Exercise >>
Copy each line exactly. Leave nothing out.

+ + + + +

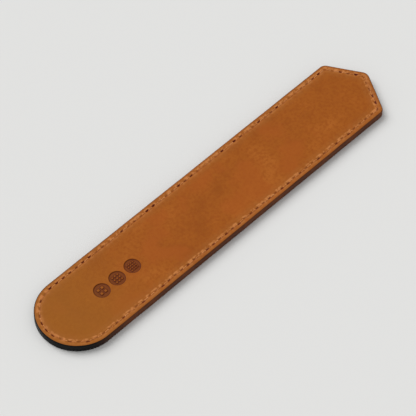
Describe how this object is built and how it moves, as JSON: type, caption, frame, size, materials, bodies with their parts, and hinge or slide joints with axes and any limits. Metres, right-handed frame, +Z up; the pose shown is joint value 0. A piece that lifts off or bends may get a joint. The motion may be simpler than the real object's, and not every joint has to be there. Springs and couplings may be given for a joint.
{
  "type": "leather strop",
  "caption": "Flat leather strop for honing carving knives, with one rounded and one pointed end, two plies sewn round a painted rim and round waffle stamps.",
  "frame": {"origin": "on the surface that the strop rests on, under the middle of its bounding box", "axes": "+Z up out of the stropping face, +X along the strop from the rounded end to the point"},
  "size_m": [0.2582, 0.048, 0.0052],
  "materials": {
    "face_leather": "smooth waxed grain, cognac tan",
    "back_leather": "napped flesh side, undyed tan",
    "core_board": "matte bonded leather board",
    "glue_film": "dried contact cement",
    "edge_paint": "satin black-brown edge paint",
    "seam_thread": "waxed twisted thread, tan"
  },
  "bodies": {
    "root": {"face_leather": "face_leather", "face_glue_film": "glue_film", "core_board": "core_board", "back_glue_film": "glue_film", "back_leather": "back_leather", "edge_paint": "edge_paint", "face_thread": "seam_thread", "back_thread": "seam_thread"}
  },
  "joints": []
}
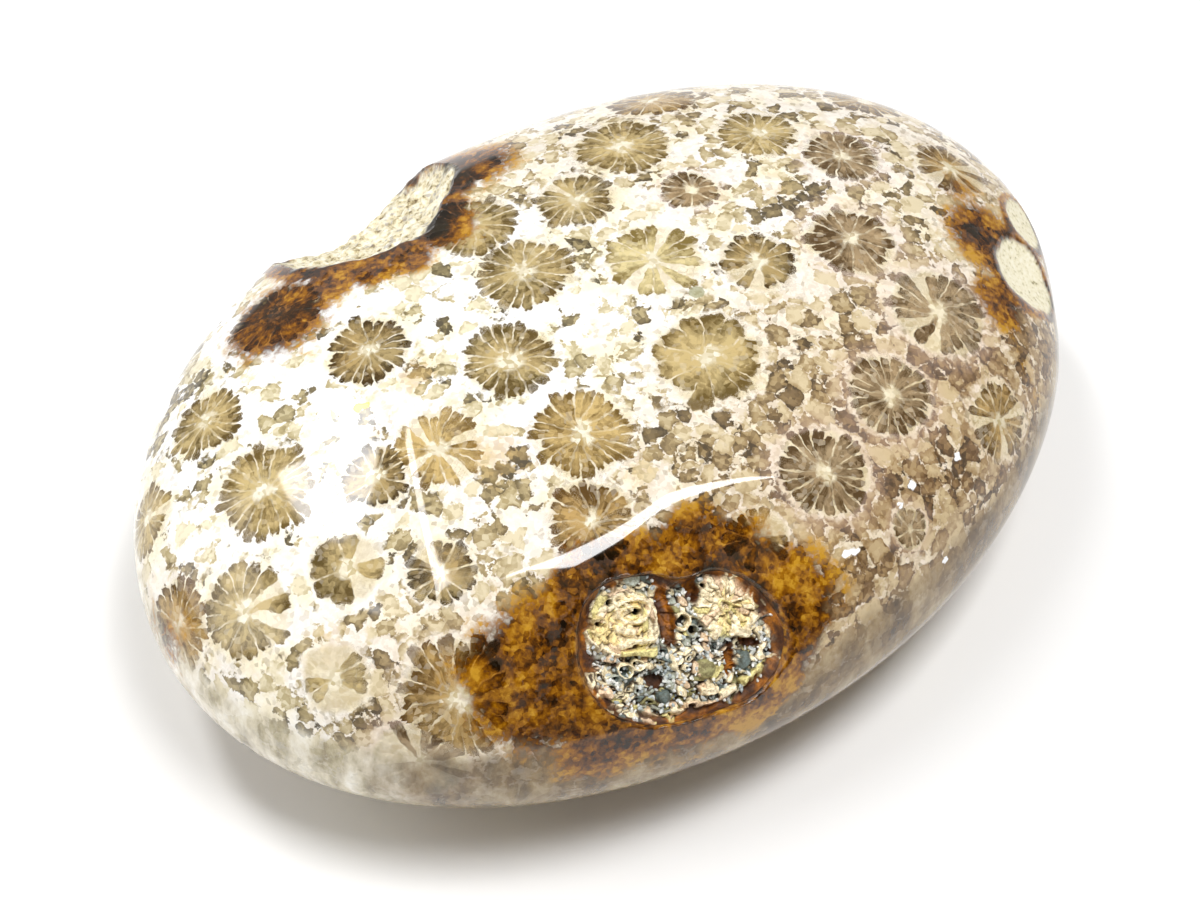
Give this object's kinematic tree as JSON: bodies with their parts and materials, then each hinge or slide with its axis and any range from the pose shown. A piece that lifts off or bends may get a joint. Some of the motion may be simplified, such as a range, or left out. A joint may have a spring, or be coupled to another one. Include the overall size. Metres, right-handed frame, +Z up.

+ + + + +

In response >>
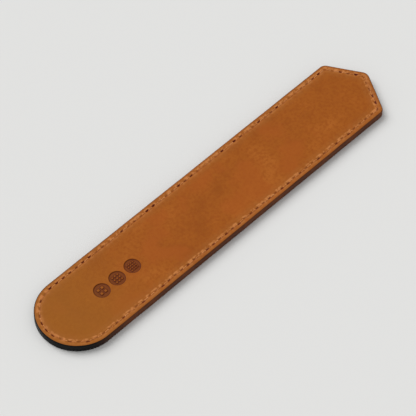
Describe how this object is built and how it moves, as JSON: type, caption, frame, size, materials, bodies with their parts, and hinge or slide joints with axes and any limits. Metres, right-handed frame, +Z up; the pose shown is joint value 0. A piece that lifts off or bends may get a joint. The motion may be simpler than the real object's, and not every joint has to be there. Springs and couplings may be given for a joint.
{
  "type": "leather strop",
  "caption": "Flat leather strop for honing carving knives, with one rounded and one pointed end, two plies sewn round a painted rim and round waffle stamps.",
  "frame": {"origin": "on the surface that the strop rests on, under the middle of its bounding box", "axes": "+Z up out of the stropping face, +X along the strop from the rounded end to the point"},
  "size_m": [0.2582, 0.048, 0.0052],
  "materials": {
    "face_leather": "smooth waxed grain, cognac tan",
    "back_leather": "napped flesh side, undyed tan",
    "core_board": "matte bonded leather board",
    "glue_film": "dried contact cement",
    "edge_paint": "satin black-brown edge paint",
    "seam_thread": "waxed twisted thread, tan"
  },
  "bodies": {
    "root": {"face_leather": "face_leather", "face_glue_film": "glue_film", "core_board": "core_board", "back_glue_film": "glue_film", "back_leather": "back_leather", "edge_paint": "edge_paint", "face_thread": "seam_thread", "back_thread": "seam_thread"}
  },
  "joints": []
}
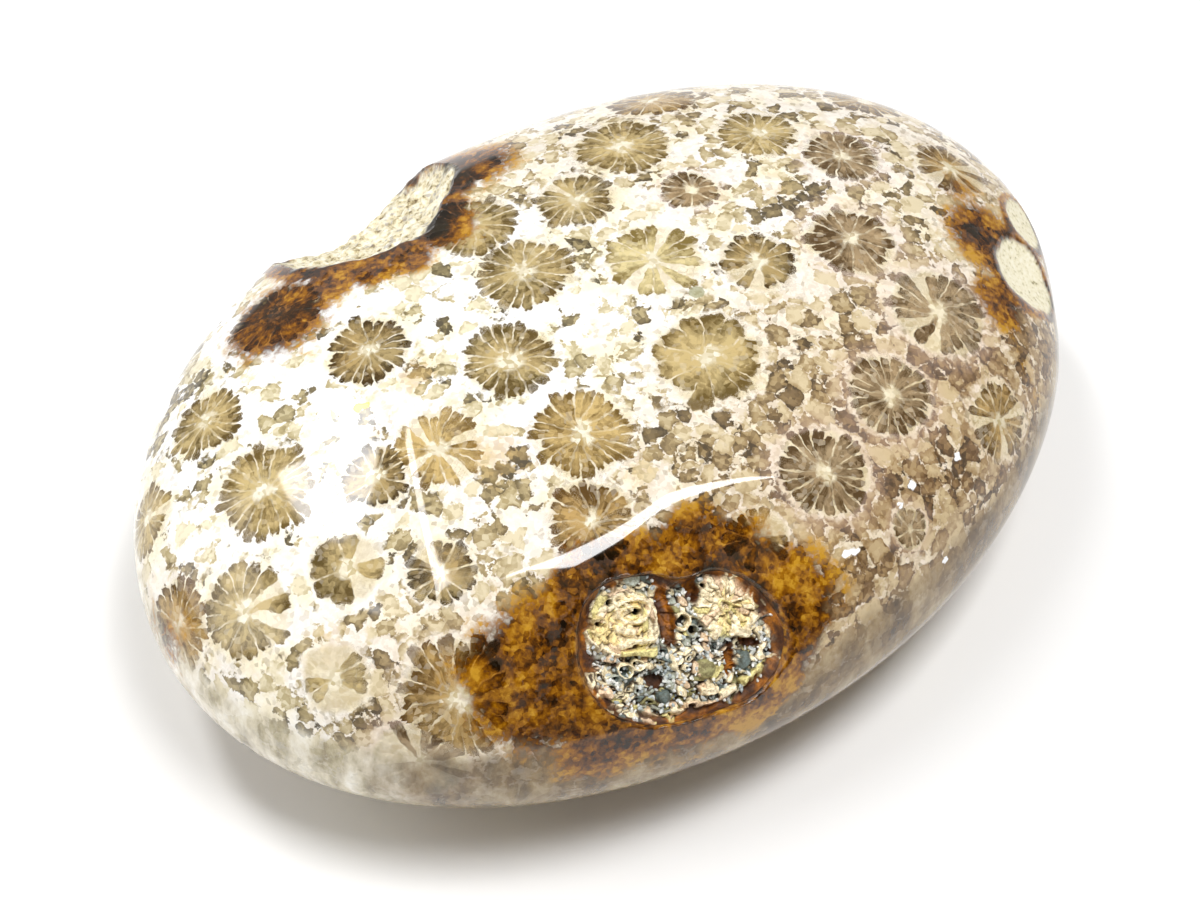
Give this object's kinematic tree as JSON: bodies with their parts and materials, then each hinge or slide with its axis and any range from the pose shown. A piece that lifts off or bends may get a joint. Some of the motion may be simplified, such as a range, or left out. A joint may have a spring, or be coupled to another one. Include the overall size. Metres, right-handed frame, +Z up.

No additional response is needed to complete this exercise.